Austria · 2026
Austria Income tax calculator
Work out the Austrian income tax (Lohnsteuer) charged on an annual gross salary in 2026. Enter your yearly gross pay and the calculator derives the base the way a payroll office would: compulsory social insurance comes off first, then the flat EUR 132 employment expenses allowance, and the seven 2026 brackets from 0% to 55% run over what is left. The EUR 496 transport credit every employee receives is already subtracted. The headline result is the tax alone; the insurance itself belongs to the take-home pay calculator.
| Social insurancederives the tax base only; not counted in the result | € 9.035,00 |
| Taxable incomegross minus insurance minus the EUR 132 allowance | € 40.833,00 |
| Tax by the 2026 tariff | € 7.780,40 |
| Transport creditEUR 496, automatic for every employee | -€ 496,00 |
| Income after income tax | € 42.715,60 |
How it works
- Gross pay is reduced by the employee share of social insurance, 18.07% on pay up to EUR 6,930 a month for most salaries, because Austrian wage tax is only charged on what remains. The insurance amount appears in the breakdown to explain the base, not as part of the tax result.
- A flat EUR 132 a year of employment expenses (Werbungskostenpauschale) also comes off the base, with no paperwork needed.

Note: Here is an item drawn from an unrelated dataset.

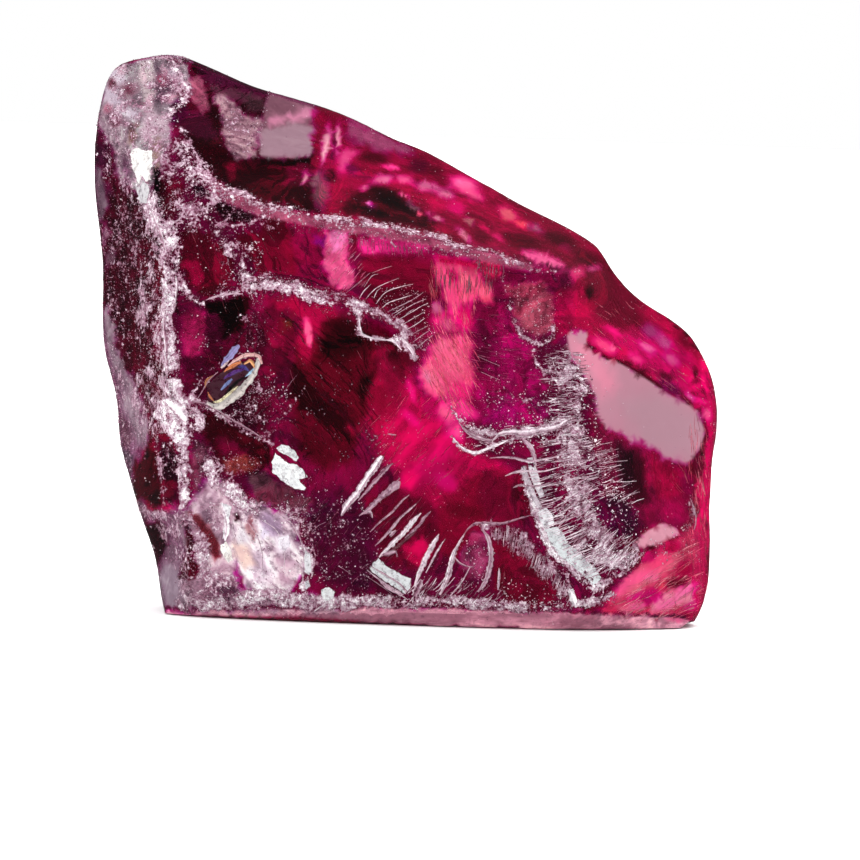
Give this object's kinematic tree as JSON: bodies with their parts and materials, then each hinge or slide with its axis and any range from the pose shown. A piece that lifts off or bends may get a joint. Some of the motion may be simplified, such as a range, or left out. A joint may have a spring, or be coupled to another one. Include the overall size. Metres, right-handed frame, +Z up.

- The remainder passes through the 2026 brackets slice by slice: 0% to EUR 13,539, 20% to EUR 21,992, 30% to EUR 36,458, 40% to EUR 70,365, 48% to EUR 104,859, 50% to EUR 1,000,000 and 55% beyond that.
- The EUR 496 transport credit (Verkehrsabsetzbetrag) is then taken straight off the tax, with zero as the floor; every employee gets it without applying.

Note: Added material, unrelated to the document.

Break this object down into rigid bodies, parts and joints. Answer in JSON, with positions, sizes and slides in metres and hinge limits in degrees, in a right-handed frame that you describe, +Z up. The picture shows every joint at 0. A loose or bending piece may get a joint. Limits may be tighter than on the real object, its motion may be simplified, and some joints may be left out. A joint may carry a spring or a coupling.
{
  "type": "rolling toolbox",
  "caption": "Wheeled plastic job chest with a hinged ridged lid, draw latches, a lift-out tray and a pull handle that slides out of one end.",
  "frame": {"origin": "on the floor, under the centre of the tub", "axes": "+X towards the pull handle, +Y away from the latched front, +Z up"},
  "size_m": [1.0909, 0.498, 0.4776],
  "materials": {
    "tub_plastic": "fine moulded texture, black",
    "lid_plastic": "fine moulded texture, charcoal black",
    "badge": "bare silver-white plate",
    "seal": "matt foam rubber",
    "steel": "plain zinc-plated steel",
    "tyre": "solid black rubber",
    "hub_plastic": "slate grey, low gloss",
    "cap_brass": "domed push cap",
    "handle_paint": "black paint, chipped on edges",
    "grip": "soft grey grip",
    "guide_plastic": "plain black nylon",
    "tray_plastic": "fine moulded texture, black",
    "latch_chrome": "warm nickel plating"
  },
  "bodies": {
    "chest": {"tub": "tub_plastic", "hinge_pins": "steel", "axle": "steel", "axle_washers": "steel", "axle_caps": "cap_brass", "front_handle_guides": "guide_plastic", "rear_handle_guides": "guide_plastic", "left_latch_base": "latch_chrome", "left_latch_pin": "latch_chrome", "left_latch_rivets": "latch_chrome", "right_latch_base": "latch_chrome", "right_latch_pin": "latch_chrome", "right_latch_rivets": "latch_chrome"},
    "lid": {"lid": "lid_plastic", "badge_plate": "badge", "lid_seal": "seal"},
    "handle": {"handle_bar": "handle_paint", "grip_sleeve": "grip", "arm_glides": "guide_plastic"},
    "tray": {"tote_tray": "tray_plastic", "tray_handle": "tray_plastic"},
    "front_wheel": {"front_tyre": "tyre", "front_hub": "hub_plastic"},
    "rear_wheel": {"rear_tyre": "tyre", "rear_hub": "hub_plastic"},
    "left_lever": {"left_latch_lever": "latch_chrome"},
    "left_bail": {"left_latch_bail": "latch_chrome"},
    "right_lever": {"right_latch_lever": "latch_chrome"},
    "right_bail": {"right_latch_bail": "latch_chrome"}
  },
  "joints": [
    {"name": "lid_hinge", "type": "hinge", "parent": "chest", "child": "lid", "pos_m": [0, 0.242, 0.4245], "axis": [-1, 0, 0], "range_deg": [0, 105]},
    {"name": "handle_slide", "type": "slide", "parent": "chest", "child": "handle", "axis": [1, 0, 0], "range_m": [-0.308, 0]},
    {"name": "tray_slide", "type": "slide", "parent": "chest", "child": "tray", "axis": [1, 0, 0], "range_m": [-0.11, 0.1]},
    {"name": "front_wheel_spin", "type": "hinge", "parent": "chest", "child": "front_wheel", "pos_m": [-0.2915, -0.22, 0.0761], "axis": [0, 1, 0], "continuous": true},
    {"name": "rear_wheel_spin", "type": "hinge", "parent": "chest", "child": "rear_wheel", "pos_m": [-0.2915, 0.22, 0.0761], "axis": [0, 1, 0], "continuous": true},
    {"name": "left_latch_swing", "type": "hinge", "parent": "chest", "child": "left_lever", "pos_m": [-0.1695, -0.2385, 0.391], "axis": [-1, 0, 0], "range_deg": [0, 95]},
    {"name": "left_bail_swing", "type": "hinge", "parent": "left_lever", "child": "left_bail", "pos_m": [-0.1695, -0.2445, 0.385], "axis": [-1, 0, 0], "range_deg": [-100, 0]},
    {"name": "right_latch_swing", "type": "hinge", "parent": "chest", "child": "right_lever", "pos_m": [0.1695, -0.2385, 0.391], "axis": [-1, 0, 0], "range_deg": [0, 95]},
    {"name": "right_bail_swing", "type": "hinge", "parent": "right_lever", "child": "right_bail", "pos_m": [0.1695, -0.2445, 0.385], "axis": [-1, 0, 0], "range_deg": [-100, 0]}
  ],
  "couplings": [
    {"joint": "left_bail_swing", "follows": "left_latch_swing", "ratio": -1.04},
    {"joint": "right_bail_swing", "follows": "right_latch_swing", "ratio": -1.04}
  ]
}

- Low earners carry a smaller unemployment insurance share, and the base reflects that: it is zero below EUR 2,225 a month, then 1% and 2% in steps up to EUR 2,630, and 2.95% above.

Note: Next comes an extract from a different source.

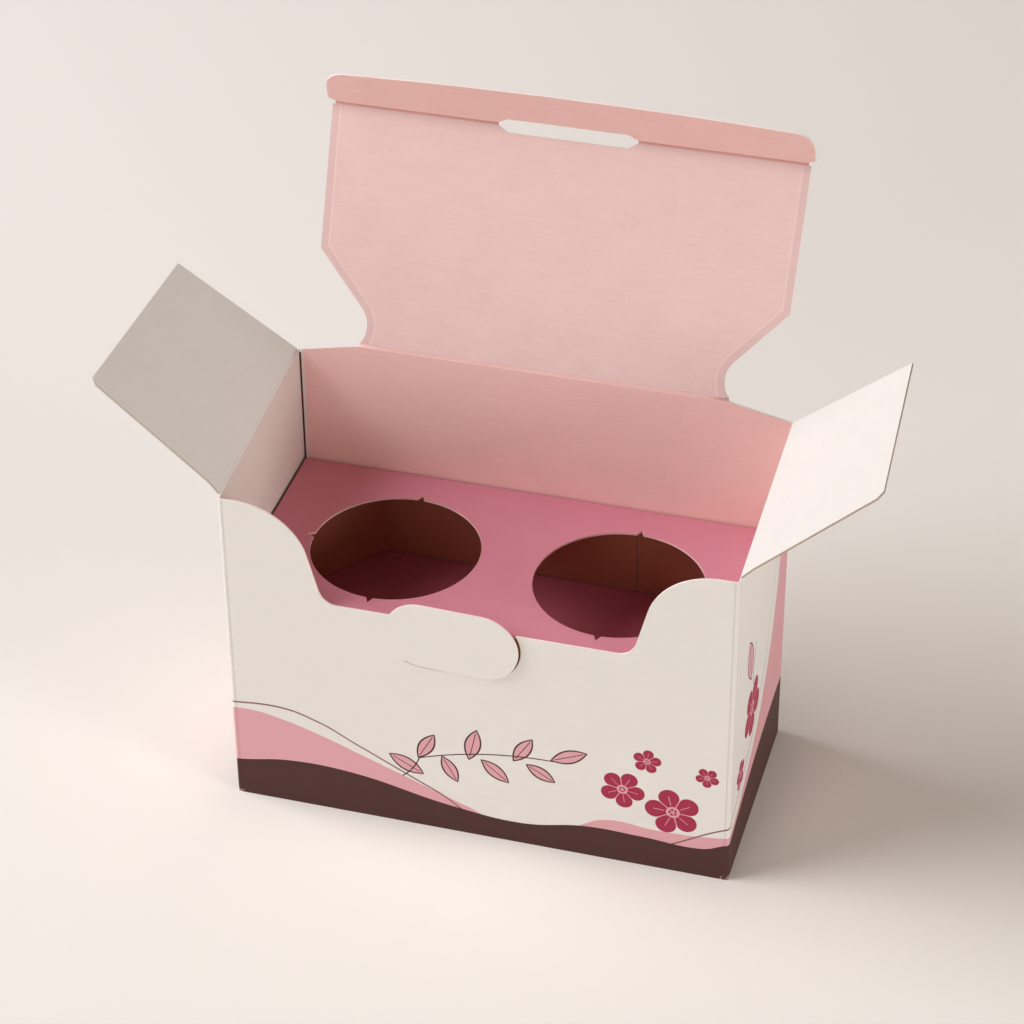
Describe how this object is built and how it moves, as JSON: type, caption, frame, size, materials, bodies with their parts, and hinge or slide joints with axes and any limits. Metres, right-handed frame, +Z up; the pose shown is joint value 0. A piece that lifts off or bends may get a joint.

Income tax = tariff(gross - social insurance - EUR 132) - EUR 496
The employee insurance share, 18.07% of pay up to EUR 6,930 a month with a reduced unemployment portion at low pay, defines the tax base together with the EUR 132 allowance. The seven-bracket 2026 tariff is applied to that base slice by slice, and the EUR 496 transport credit then comes off the result, never pushing it below zero.
- tariff
- 2026 brackets of 0, 20, 30, 40, 48, 50 and 55 percent
- EUR 132
- flat employment expenses allowance (Werbungskostenpauschale)
- EUR 496
- transport credit (Verkehrsabsetzbetrag), automatic for employees
- EUR 6,930
- monthly ceiling on insurable pay, 2026
Where the 2026 brackets sit
| Tax-free bracket ends | EUR 13,539 | of taxable income |
| 30% band begins | EUR 21,992 | |
| 40% band begins | EUR 36,458 | |
| 48% band begins | EUR 70,365 | |
| 55% top rate begins | EUR 1,000,000 | the one threshold never adjusted for inflation |
| First euro of wage tax | about EUR 19,030 gross | once insurance, the allowance and the credit are accounted for |
Worked example
A EUR 50,000 gross salary in 2026 carries EUR 7,284.40 of income tax. Insurance of EUR 9,035 and the EUR 132 allowance leave EUR 40,833 taxable. The tariff charges EUR 1,690.60 on the 20% slice, EUR 4,339.80 on the 30% slice and EUR 1,750 on the 40% slice, EUR 7,780.40 in total, and the EUR 496 credit brings the bill down to EUR 7,284.40.
Key facts
- Wage tax only starts at roughly EUR 19,000 of gross salary; below that the tax-free bracket and the EUR 496 credit wipe the bill out completely.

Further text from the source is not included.